Polyimide separators for rechargeable batteries

Abstract

Polyimide-based separators are promising for next-generation rechargeable batteries with enhanced safety and energy density. The molecular design strategies and microstructural control methods for high-performance polyimide-based separators for lithium-ion batteries are reviewed in detail. Separators are indispensable components of modern electrochemical energy storage devices such as lithium-ion batteries (LIBs). They perform the critical function of physically separating the electrodes to prevent short-circuits while permitting the ions to pass through.

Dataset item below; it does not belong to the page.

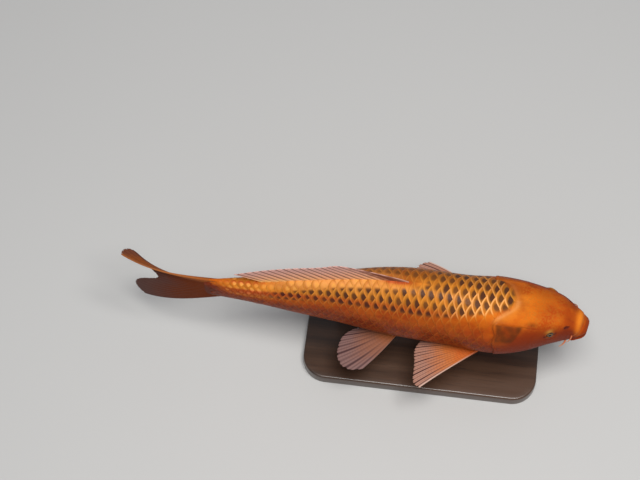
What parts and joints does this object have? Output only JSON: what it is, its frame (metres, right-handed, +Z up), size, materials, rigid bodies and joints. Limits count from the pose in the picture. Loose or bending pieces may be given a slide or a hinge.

While conventional separators using polypropylene (PP) and polyethylene (PE) are prone to shrinkage and melting at relatively high temperatures (150 °C or above) causing short circuits and thermal runaway, separators made of thermally stable polyimides (PIs) are electrochemically stable and resistant to high temperatures, and possess good mechanical strength—making them a promising solution to the safety concerns of LIBs. In this review, the research progress on PI separators for use in LIBs is summarized with a special focus on molecular design and microstructural control. In view of the significant progress in advanced chemistries beyond LIBs, recent advances in PI-based membranes for applications in lithium-sulfur, lithium-metal, and solid-state batteries are also reviewed. Finally, practical issues are also discussed along with their prospects.